La boîte à polars de Jean-Rémi Barland. « Tous des animaux » de Morgan Greene. Un thriller obsédant qui se lit comme en apnée

« Tous des animaux »… Un titre qui sonne comme une annonce de férocité. Et ce sera le cas. Dans un thriller hallucinant de cruauté réaliste le Gallois Morgan Greene, qui vit aujourd’hui au Canada, nous projette au cœur de Savage Ride, une petite bourgade américaine sans histoires ou presque constituée de cinq mille âmes.

Destimed Morgan Greene
Morgan Greene : un maître du roman noir. Photo collection privée de l’auteur.

Y- a t-il ici une seule personne douce et bienveillante ? Pas sûr du tout. En tout cas nous n’en croiserons pas vraiment tant les portraits des uns et des autres brossés au vitriol font apparaître des personnalités troubles, voraces de violences ou spectatrices passives de celles-ci. On pourrait supposer qu’au regard de sa fonction de détective privée engagée par Ellison Saint John -pas moralement très clean non plus- pour coincer les assassins de son frère Sammy tué à la suite d’une querelle, par ses camarades de classe Nicholas Pips, le narrateur du roman, assisté de ses complices Emily Nailer et Peter Sachs qui l’ont aidé dix ans auparavant à enterrer son corps jamais retrouvé, Sloane Yo présenterait toutes les garanties de bon droit et d’équité. Il n’en sera rien. On découvrira en effet que cette ancienne inspectrice au sein de la police de Détroit a été virée par ses supérieurs, et qu’à la suite d’un accident de voiture avec sa gamine elle est devenue une junkie, une alcoolique « incapable d’encaisser un coup de téléphone un peu éprouvant sans se mettre à saliver dans l’attente d’un shoot. »

Il y aurait bien à placer au-dessus de tout soupçon Barry Poplar, le shérif de la ville qui a tenté de résoudre l’affaire en son temps. Là encore… Peine perdue. « Tous des animaux » vous dis-je.  Le plus cruel d’entre eux demeurant sans doute Thomas Saint John, le père de Sammy et Ellison, un chef de clan, parrain aux affaires louches qui veut la peau des meurtriers de son fils. Pourrait-on se fier en matière de vertu à Richard Beaumont, Dickie pour les intimes le flic qui arrêta Nicholas, sans lui soutirer les moindres aveux, (le suspect sera relâché faute de preuves) et dont Thomas Saint John s’est attaché les services non sans lui avoir payé de coûteux frais médicaux, faisant suite à un pontage coronarien, conséquence d’un infarctus. Là encore… chou blanc ! De toute façon ce dernier périra à la suite d’ un meurtre maquillé en suicide. Alors…

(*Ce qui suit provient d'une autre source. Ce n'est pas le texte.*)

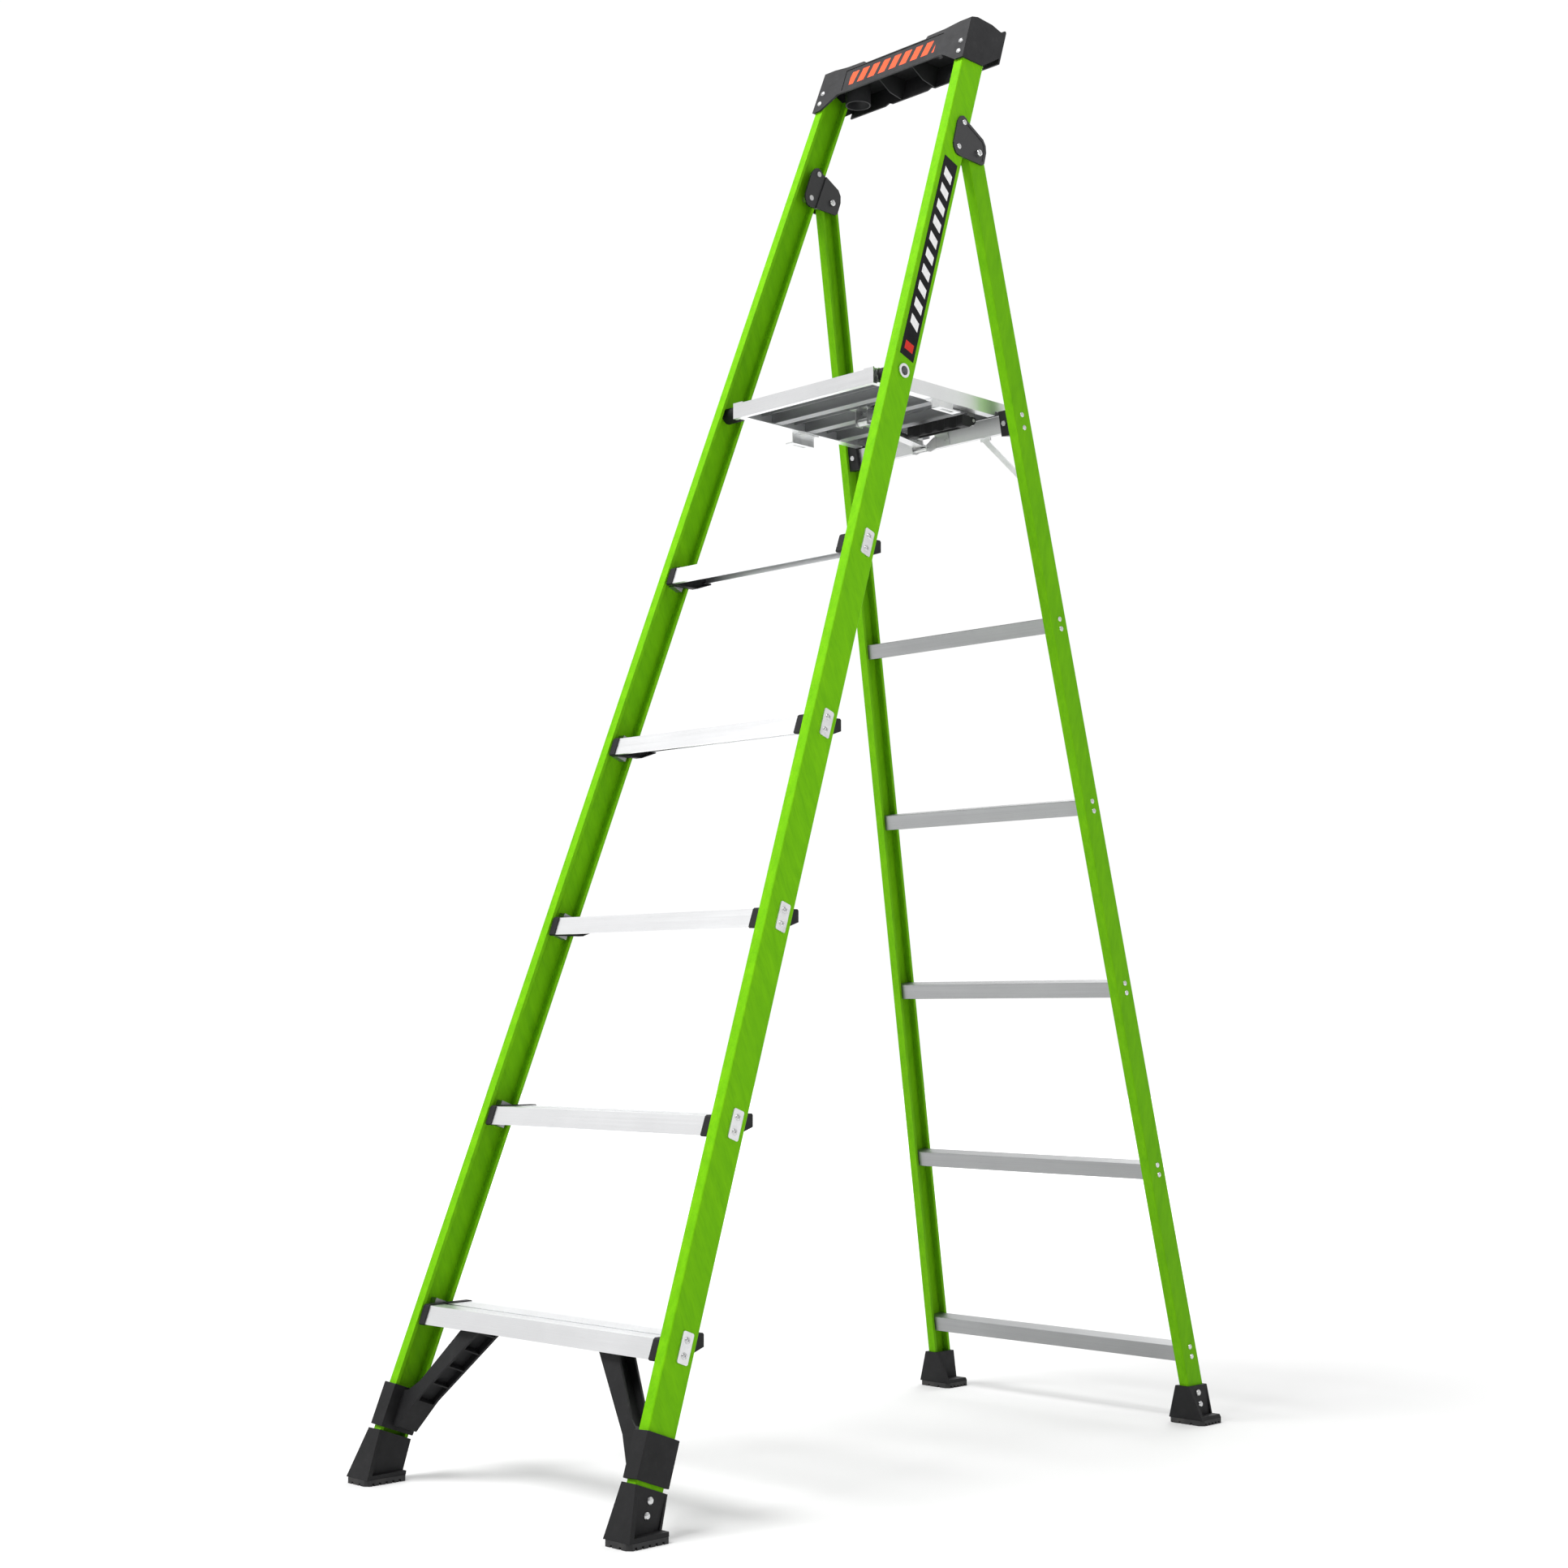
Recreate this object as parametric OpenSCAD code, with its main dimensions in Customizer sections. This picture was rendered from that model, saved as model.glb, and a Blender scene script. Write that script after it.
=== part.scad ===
// Fibreglass platform step ladder with a rear frame that folds in.
// The front rails, the rear rails and the platform are three bodies on real pins.
// X runs across the ladder, -Y faces the climber, Z is up and the floor is Z = 0.

/* [Stance] */
// Lean of the front rails from vertical, in degrees
front_lean = 20.35; // [19.5:0.05:21]
// Lean of the rear rails from vertical, in degrees
rear_lean = 11.42; // [10.8:0.02:12]
// Distance on the floor between the front faces of the front and rear rails
spread = 1335.8; // [1325:0.2:1345]
// Height of the first tread's top edge
first_step = 263.4; // [250:0.2:280]
// Rise from one tread to the next, and from the last tread to the platform
rise = 304.8; // [300:0.1:306]

/* [Front frame] */
// Half width over the front rails' webs at the floor
front_half = 308.9; // [300:0.1:315]
// Angle at which the front rails close in on each other, in degrees
front_splay = 2.9; // [2.7:0.01:3.0]
// Depth of a front rail's channel
front_depth = 54.2; // [52:0.1:58]
// Width of a front rail's flanges
front_flange = 18.9; // [17:0.1:21]
// Wall of the fibreglass channels
wall = 4; // [3:0.1:4.5]

/* [Rear frame] */
// Angle at which the rear rails close in on each other, in degrees
rear_splay = 3.03; // [2.9:0.01:3.1]
// Depth of a rear rail's channel
rear_depth = 43.3; // [41:0.1:46]
// Width of a rear rail's flanges
rear_flange = 17.9; // [16:0.1:19]
// Height along the rail of the first rung's top edge
first_rung = 136; // [125:1:150]
// Distance along the rail from one rung to the next
rung_pitch = 324.7; // [315:0.1:328]

/* [Treads] */
// Depth of a tread from its nose to its back
tread_depth = 81; // [76:1:84]
// Height of a tread's front face
tread_front = 27.9; // [24:0.1:32]
// Sheet thickness of the extruded aluminium
sheet = 2.2; // [1.8:0.1:2.6]

/* [Platform] */
// Half width of the platform
deck_half = 168; // [160:0.5:169]
// Front face of the platform, behind the foot of the front rails
deck_front = 663.3; // [660:0.1:668]
// Depth of the platform
deck_depth = 349; // [330:1:352]

/* [Hidden] */

steps = 5;
rungs = 5;
fit = 0.05;            // running clearance between a pin and its hole
gap = 0.1;             // assembly gap between parts that are fixed together
round_faces = 32;

// Colours
lime = [0.42, 0.75, 0.05];
black = [0.12, 0.12, 0.13];
silver = [0.86, 0.87, 0.88];
grey = [0.62, 0.63, 0.65];

// Soles on the floor, measured from the foot of each rail's front face
front_sole = [-3, 71];
rear_sole = [-10, 49];
front_y = -(spread + rear_sole[1] + front_sole[0]) / 2;
rear_y = front_y + spread;

// Pivot of the rear frame, in the front frame's depth and height along the rail
pivot_depth = 84.2;
pivot_along = 2396;
pivot_y = front_y + pivot_along * sin(front_lean) + pivot_depth * cos(front_lean);
pivot_z = pivot_along * cos(front_lean) - pivot_depth * sin(front_lean);
rear_pivot_depth = (pivot_y - rear_y) * cos(rear_lean) + pivot_z * sin(rear_lean);
rear_pivot_along = pivot_z * cos(rear_lean) - (pivot_y - rear_y) * sin(rear_lean);
pin_r = 4.75;

// The rear webs sit a little inside the front ones, so that they swing past the hinge plates
web_inset = 1.5;
rear_half = front_half - pivot_along * tan(front_splay) - web_inset
    + rear_pivot_along * tan(rear_splay);

// Rail ends
front_rail_start = 31;
front_rail_end = 2608;
rear_rail_start = 16;
rear_rail_past_pivot = 12;

// Platform heights
deck_top = first_step + steps * rise;
deck_side_low = deck_top - 23;
deck_back = deck_front + deck_depth;
deck_pivot_y = front_y + 688.4;
deck_pivot_z = deck_top - 9.9;
tube_r = 10;

function tread_y(k) = front_y + tan(front_lean) * (first_step + k * rise) + 4.2;
function tread_z(k) = first_step + k * rise;
function front_web(z) = front_half - z * tan(front_splay) / cos(front_lean);
function tread_half(k) = front_web(tread_z(k)) - front_flange - 2;
function rung_along(k) = first_rung + k * rung_pitch - 14;
function rear_web(s) = rear_half - s * tan(rear_splay);

// ---------- frames of reference ----------
module on_side(side) { if (side > 0) children(); else mirror([1, 0, 0]) children(); }
module both_sides() { children(); mirror([1, 0, 0]) children(); }
module in_front() { translate([0, front_y, 0]) rotate([-front_lean, 0, 0]) children(); }
module in_rear() { translate([0, rear_y, 0]) rotate([rear_lean, 0, 0]) children(); }
// Origin on the right rail's outer web, X outwards, Y to the back, Z up the rail
module at_front_rail() { in_front() translate([front_half, 0, 0]) rotate([0, -front_splay, 0]) children(); }
module at_rear_rail() { in_rear() translate([rear_half, 0, 0]) rotate([0, -rear_splay, 0]) children(); }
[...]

Un éblouissant coup de théâtre final

La force du récit vient de ce que la question n’est pas de savoir qui a tué, (on assiste dès le début à la scène du meurtre racontée avec un réalisme sidérant), mais de deviner comment on va coincer le tueur et ses complices. Savoir également pourquoi ils ont agi de la sorte, et découvrir enfin que le mobile de l’exécution de la victime est lié à un de ses agissements tout aussi criminel. Pas à pas, la narration se déploie au fil d’un enquête mouvementée, dense, obsédante et inoubliable, où, un animal humain et un meurtre peuvent en cacher bien d’autres. Avec en prime un épilogue inattendu, stupéfiant, politiquement très incorrect, où ressurgissent secrets enfouis, et règlements de compte en cascades.

Histoire déchirante sur la lutte des classes, la nature corrosive de la culpabilité et sur le prix que nous payons pour ce que nous faisons, et surtout sur ce que nous laissons en suspens « Tous des animaux » est un thriller obsédant qu’on lit d’une traite comme en apnée. Au titre si judicieux voilà un chef-d’oeuvre du genre, suscitant chez le lecteur une tension de tous les instants.

Jean-Rémi BARLAND

« Tous des animaux » par Morgan Greene. Traduit de l’anglais par Nathalie Peronny. – Éditions Sonatine, – 407 pages – 23 €.